© Todd Kelsey 2017
Todd KelseyIntroduction to Search Engine Optimizationhttps://doi.org/10.1007/978-1-4842-2851-7_9

9. Exploring SEO Certification

Todd Kelsey1 
(1)
Wheaton, Illinois, USA
 

As you’re learning SEO—whether you are adding this skill to an existing job, or you’re learning this skill to boost your chances of getting a job—certification is something to seriously consider. In teaching the core areas of digital marketing, I’ve tried to integrate certification into as many classes and books as possible, and SEO is no different, although the “certification landscape” is not as clear as with search engine marketing, where you have a clear, recognized certification with AdWords, and with Web Analytics, where Google Analytics is free, accepted, and well-known.
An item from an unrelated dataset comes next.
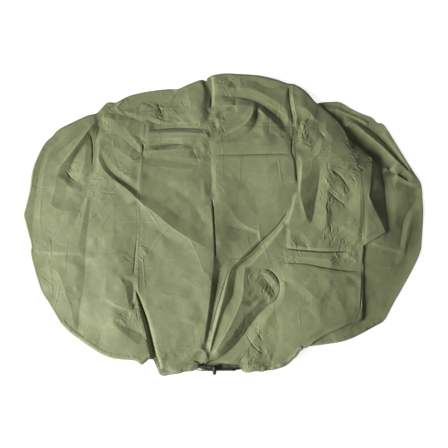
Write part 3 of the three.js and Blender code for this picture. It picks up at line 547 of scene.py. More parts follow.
# Where the cloth is rumpled: x, y and reach in centimetres, and how much.
RUMPLED = [
    (-20, 42, 7, 1.0), (-50, 15, 6, 0.7), (40, 13, 8, 1.0), (42, -6, 9, 0.9), (28, 34, 5, 1.0),
    (-29, 27, 5, 0.8), (-40, 41, 6, 0.8), (14, -22, 6, 0.8), (9, -40, 8, 0.7), (-33, -33, 6, 0.6),
    (48, 22, 5, 1.0), (-55, -26, 4, 0.5), (34, 28, 5, 0.8), (-42, 28, 5, 0.6), (24, -10, 5, 0.8),
    (-43, 13, 5, 0.8), (-4, 34, 6, 0.8), (12, -50, 7, 0.8), (-16, -51, 7, 0.7), (-37, 17, 5, 0.6),
    (-6, 22, 5, 0.5), (-31, -10, 5, 0.7), (-65, -7, 5, 0.5), (34, -24, 9, 0.4), (0, -20, 7, 0.4),
    (-48, -40, 7, 0.4), (3, 50, 5, 0.7), (-52, 2, 5, 0.5),
]

# Broad swells of the pile under the upper layer: x, y in centimetres, height in millimetres.
SWELLS = [
    (-72, 22, 11), (-66, 34, 3), (-73, 0, 8), (-70, -20, 4), (-60, -38, 4), (-46, -46, 0), (-30, -50, 4),
    (-20, -54, 2), (0, -53, 0), (20, -52, 0), (30, -45, 0), (48, -40, 0), (60, -34, 0), (70, -15, 0),
    (72, 5, 0), (68, 20, 0), (55, 36, 0), (35, 44, 6), (25, 51, 5), (0, 55, 0), (-10, 52, -1),
    (-40, 45, -6), (-56, 38, 2), (-58, 22, -5), (-60, 8, -3), (-60, -6, -2), (-63, -18, 8), (-58, -30, 7),
    (-48, 20, -5), (-48, 2, -6), (-50, -16, -10), (-46, -32, -7), (-40, -34, 3), (-40, 18, 2), (-40, 4, 0),
    (-40, -8, 0), (-35, -14, 3), (-31, 24, 2), (-31, 5, 1), (-30, -14, -4), (-27, -34, -5), (-20, 42, -6),
    (-30, 43, -9), (-18, 22, 1), (-18, 4, 6), (-17, -14, 7), (-16, -34, 1), (-12, -44, 2), (-10, 43, 9),
    (-4, 40, 2), (-4, 24, 1), (-4, 6, 9), (-4, -10, 18), (-5, -26, 17), (-7, -42, 8), (4, 38, 2),
    (6, 22, 2), (5, 4, -3), (5, -12, -2), (7, -28, -4), (9, -42, -13), (16, 24, 8), (16, 8, 3),
    (14, -10, -1), (18, -24, -8), (17, -33, -12), (19, -42, -8), (12, 42, 5), (24, 24, 12), (24, 8, 8),
    (24, -10, 0), (26, -26, -2), (28, -38, -3), (23, 41, -2), (31, 39.5, 21), (34, 32, 12), (34, 18, 8),
    (34, 2, 5), (34, -14, 3), (35, -28, -2), (44, 28, 20), (44, 17, 4), (44, 8, -4), (50, 12, 9),
    (50, 0, 5), (44, -10, -9), (44, -26, -6), (56, 24, -4), (56, 6, -4), (56, -12, -2), (56, -28, 0),
    (64, 14, 4), (66, 0, 9), (65, -10, 4), (48, 36, -2),
]

LEFT_SEAM = [(-26.2, -56), (-26.2, -50), (-29, -40), (-30.8, -25), (-30.6, 10), (-29.4, 24), (-29, 36.4)]
TOP_SEAM = [(-29, 36.4), (-19, 35), (-5, 36), (9, 35), (23.7, 34.5), (32, 36.4)]
RIGHT_SEAM = [(28.8, -56), (29.4, -46), (35.5, -41.2), (44.6, -36.6), (49, -30), (49.7, -15), (49.9, 6),
              (47.8, 21), (41, 31), (32, 36.4)]
LEFT_CROSSING = [(-29, 36.4), (-41, 41), (-46, 50)]
RIGHT_CROSSING = [(32, 36.4), (33.5, 42), (35, 52)]
LOWER_LEFT_SEAM = [(-44, -56), (-44, -46), (-46.5, -25), (-48.2, 0), (-48.5, 20), (-48, 34.5)]
LOWER_RIGHT_SEAM = [(28.8, -56), (28.8, -46), (30.4, -25), (31.8, 0), (32.2, 20), (31.8, 36.2)]
LOWER_TOP_SEAM = [(-48, 34.5), (-30, 36.2), (-5, 37), (15, 36.2), (31.8, 36.2)]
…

For fun, I suggest that you take the following keywords and enter them into a job search in LinkedIn to see what you find:
  • Search engine optimization

  • SEO

  • Google Analytics

  • Google AdWords

  • Google Analytics Certification

  • HubSpot

For additional inspiration, you might also want to go on salary.com or indeed.com and look at some of their salary tools. Don’t forget LinkedIn. Check the site mid-January of each year for their post on the top 25 skills. Here is their post as of January of 2016, reflecting 2015 data.
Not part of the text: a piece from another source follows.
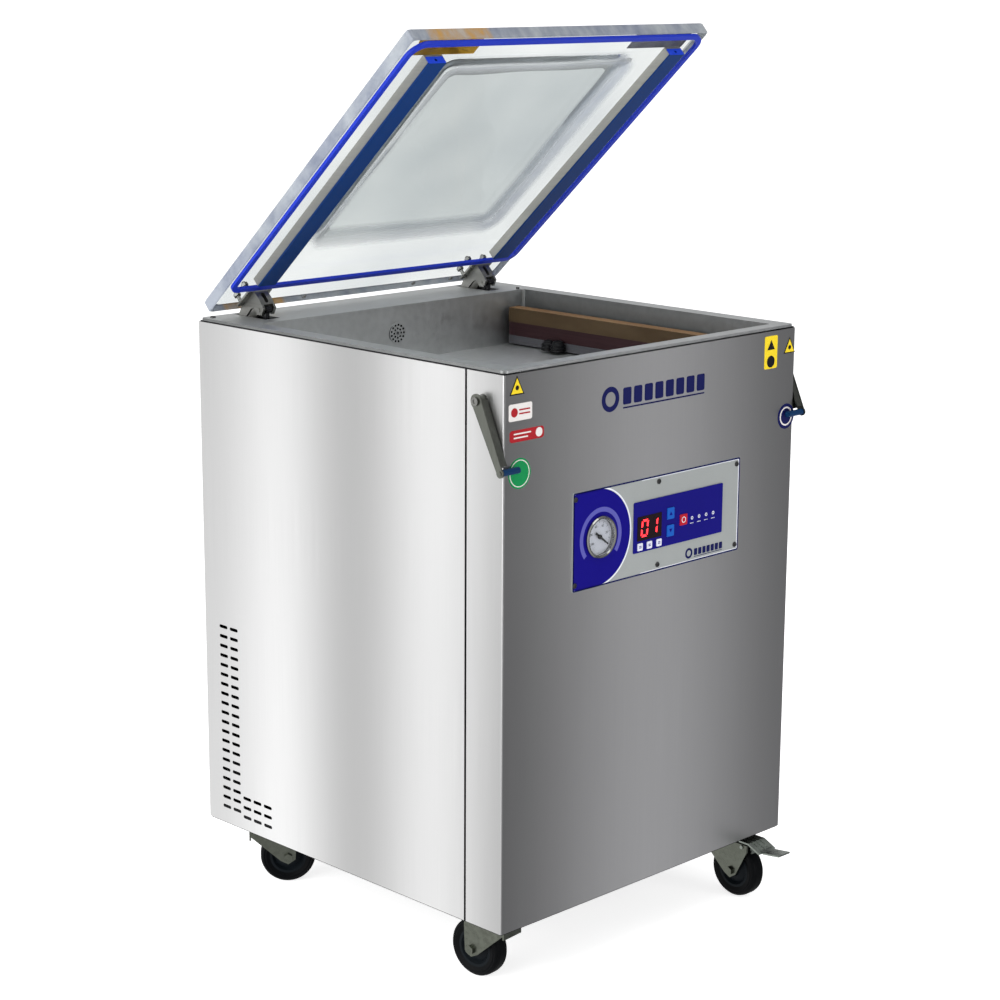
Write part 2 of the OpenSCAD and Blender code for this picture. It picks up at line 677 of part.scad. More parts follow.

https://blog.linkedin.com/2016/01/12/the-25-skills-that-can-get-you-hired-in-2016

or

http://tinyurl.com/2015-top25

There is SEO, at number 4. You made the right choice in reading this book! Look how it is grouped with SEM. Makes sense, right? What’s also interesting is that marketing campaign management is number 3. That means of any skill to get people hired. In the world. That means there’s increasing need to gain experience and be able to manage campaigns, like the flow through content, social, AdWords, and analytics. Does that sound familiar?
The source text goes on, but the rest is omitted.